A ANARQUIA DE ESCREVER






      Escrevo para compartilhar o caos aéreo do meu tempo. A nebulosidade impede decolagens. Minha bagagem cultural foi extraviada e você, por engano ou infortúnio, levou algo meu entre suas coisas. Devolva assim que puder. Tenho urgência de me situar, enquanto faço minha breve incursão pela noite. Quero ainda conhecer os pontos turísticos da cidade, antes que minha estadia aqui seja postergada e eu tenha que embarcar às pressas no próximo voo.

      Escrevo para agitar uma revolução silenciosa que se insinua nos corações oprimidos. Todos temos hora para chegar todos os dias, e caminhamos apressados, nos orientando pelos sinais confusos do caminho. Nossos finais de semana são paisagens e memórias de um lugar que nos parecia mais quente, agradável e acolhedor, antes que descobríssemos que o Capitalismo seria a nossa eterna prisão. Afinal, no útero da concepção de um futuro possível, a ambição era apenas a inocente expressão dos nossos desejos. Não tinha preço nem exigia do tempo, produtividade.

     Escrevo então para insurgir o que o Existencialismo chamaria de busca interminável por si mesmo. É o segundo em que o café passou de morno e no ponto, para frio e excessivamente amargo. Consegue ainda sentir o cheiro de liberdade em suas roupas? Você respira a poluição visual de suas mentiras e invenções. Tudo para se convencer de que esse mundo vale a pena e que o trabalho é sagrado e compensa. Quanta hipocrisia eu ouço por aí!
 -"Hei querida, isso não é liberdade. É só mais um Free box intoxicando seus poros, com vestígios inconvenientes das pessoas que fumaram a sua volta".
       O ambiente foi tragado pelas horas de prazer que você desperdiçou em troca do sacrifício do dever cumprido. Pessoalmente, eu acho que Deus jamais daria luz a um mundo onde notas consomem pessoas e pessoas se notabilizam pela soma dessas notas, desesperadamente sedentas em busca de algum valor. Valor que, constantemente elas procuram nos outros, nas coisas, nos sonhos distorcidos... E nunca, de forma alguma, em si mesmas.

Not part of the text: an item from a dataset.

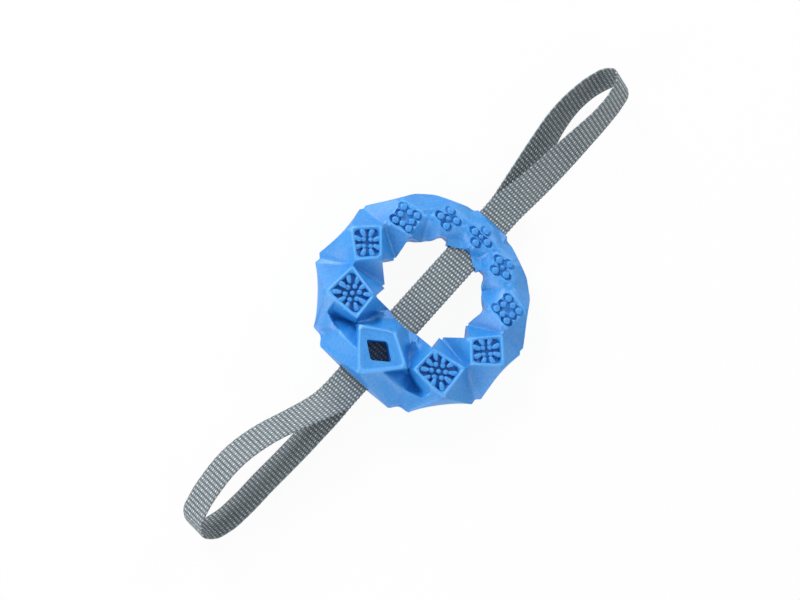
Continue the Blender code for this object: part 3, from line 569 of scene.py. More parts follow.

       Liberdade é essa palavra que afronta. Desopila a mente da dúvida, passeia pela incoerência e casa bem com a discórdia. Não aceita ordem nem qualquer obrigação espartana. É um desapego natural, um estar pleno e respirar novos ares a cada despertar.
        Liberdade é sentir algo inexplicável, sem fazer sentido. E saber que é bom, e consentir que faz bem, e não imaginar limite ou despertador capaz de estragar aquele momento.

       Escrevo assim, por uma cumplicidade inerente de dividir com o mundo, o meu repúdio pelas mentiras que inventamos diariamente, tentando convencer a nós mesmos de que fizemos a nossa parte. E que nada nunca é nossa culpa. Exceto a culpa que nos faz escravos de uma forma egocêntrica de pensar. A culpa da moda. Que as revistas estampam com orgulho, e os jornais trazem na capa.

         Mas não procure verdades definitivas nessas palavras, nem caía na inútil alusão de concordar ou criticar silenciosamente o que não estiver de acordo. Seria só a sua forma peculiar e acomodada de ver o mundo, resumida através de um linear ponto de vista. E você não é o dono da verdade. E eu não sou mais do que uma ideia em contradição com as metáforas.
       Opiniões são como usinas nucleares, contaminam o ar e em pouco tempo, todos estão infectados.
      Mas eu ainda penso que fazer suas próprias escolhas é não se deixar influenciar pela sabedoria dos tolos. E talvez, talvez este ainda seja o caminho para você se salvar.